Additional Questions
- Add a second curve to your graph. We want to make the two
curves connect smoothly. To do this, set the last control point
from the first curve and the first control point from the second curve
to both be the midpoint between the second last point from the first
curve and the second point from the second curve. That is, (Pt 4
Cu 1) = (Pt 1 Cu 2) = ((Pt 3 Cu 1)+(Pt 2 Cu 2))/2.
- Add a third curve. Again make the common endpoint between
the second and third curves a midpoint. Now we have eight control
points we can move, 3 from the first, 2 from the second and 3 from the
third curves (the others are fixed to be midpoints). Try
experimenting, making different shapes. For example, setting the
8 points we can choose to
[(3,9),(4.33,5),(3,-3),(1.6,5),(2.73,11),(7,6.8),(5,3),(3,4)] and
[(1.42,9),(4.03,8.1),(5.75,9.6),(3.83,11),(6.19,4.1),(3.99,1.8),(2.2,1.7),(1.01,4)]
you get a fair approximation of the two letters P and T.
- Morphing - Record the
control points for two pictures. Let's create a scroll bar to
morph one picture into the other. First, save a copy of your
spreadsheet, as we are going to change some things and it won't be easy
going back.
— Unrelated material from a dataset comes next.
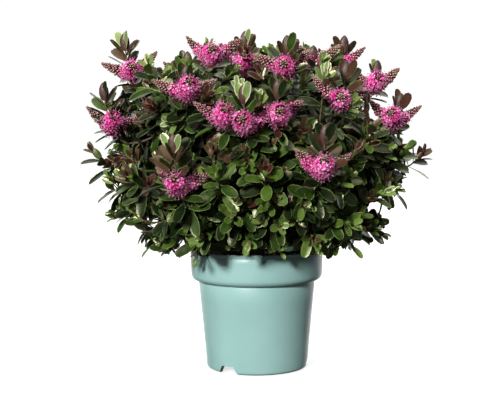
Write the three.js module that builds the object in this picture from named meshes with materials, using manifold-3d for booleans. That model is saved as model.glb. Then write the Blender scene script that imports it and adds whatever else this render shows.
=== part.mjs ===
// A hebe shrub in flower, in its plant pot. Millimetres, +Z up, the front of the plant towards -Y.
// The origin is the middle of the pot's flat underside.
import * as THREE from "three";
import { mergeVertices } from "three/addons/utils/BufferGeometryUtils.js";
import Module from "manifold-3d";

const wasm = await Module();
wasm.setup();

const { PI, sin, cos, hypot, min, max } = Math;
const RADIANS = PI / 180;
const EIGHTH_TURN = 45;
const UP = new THREE.Vector3(0, 0, 1);

// ---- Driving dimensions ----

const GAP = 0.3; // between pieces that touch
const POT = {
  height: 170,
  rimRadius: 95,
  rimRounding: 1.5,
  collarHeight: 38,
  collarFootRadius: 93,
  underCollar: 8, // how far down the collar's sloping underside reaches
  wallTopRadius: 83,
  wallFootRadius: 71.5,
  footRadius: 68,
  footRounding: 5,
  wall: 2,
  floor: 3,
  sides: 32,
};
// The trapezoid drain notches in the foot, by their bearings from the front.
const NOTCH = {
  bearings: [-35, 85, 205],
  footWidth: 30,
  topWidth: 20,
  height: 11,
  fromRadius: 63,
  toRadius: 75,
};
const SOIL = { edgeHeight: 157, shoulderRadius: 52, middleHeight: 161, middleFlat: 1, gap: 0.45 };
const STEM = {
  top: 236,
  flareRadius: 15,
  flareHeight: 6,
  rootRadius: 10.5,
  collarHeight: 16,
  collarRadius: 8.5,
  topRadius: 4,
  tipRise: 3,
  sides: 10,
};
// A bough rises from the stem to the foot of its mass, at this share of the mass's reach.
const BOUGH = { footRadius: 3, tipRadius: 2.1, sides: 4, shareOfReach: 0.42, kneeRise: 0.1 };

// The crown's tips are placed round this point, each by its bearing (0 at the front, 90 at +X),
// its rise above level and its reach.
const CROWN_CENTRE = new THREE.Vector3(0, 0, 235);
const REACH_AT_RISE = [
  [-90, 120],
  [-28, 160],
  [0, 203],
  [25, 246],
  [42, 270],
  [62, 246],
  [90, 230],
];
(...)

Now, create columns for starting control points and
ending control points. The points which get entered into the
model to create the curves will be a weighted average of these sets of
points. If s denotes
the starting coordinate and e
denotes the ending coordinate, then (1-r)*xs
+ r*xe = xave. r is the weight for the average,
and it should range from 0 to 1 (in steps of 0.01) by way of a scroll
bar.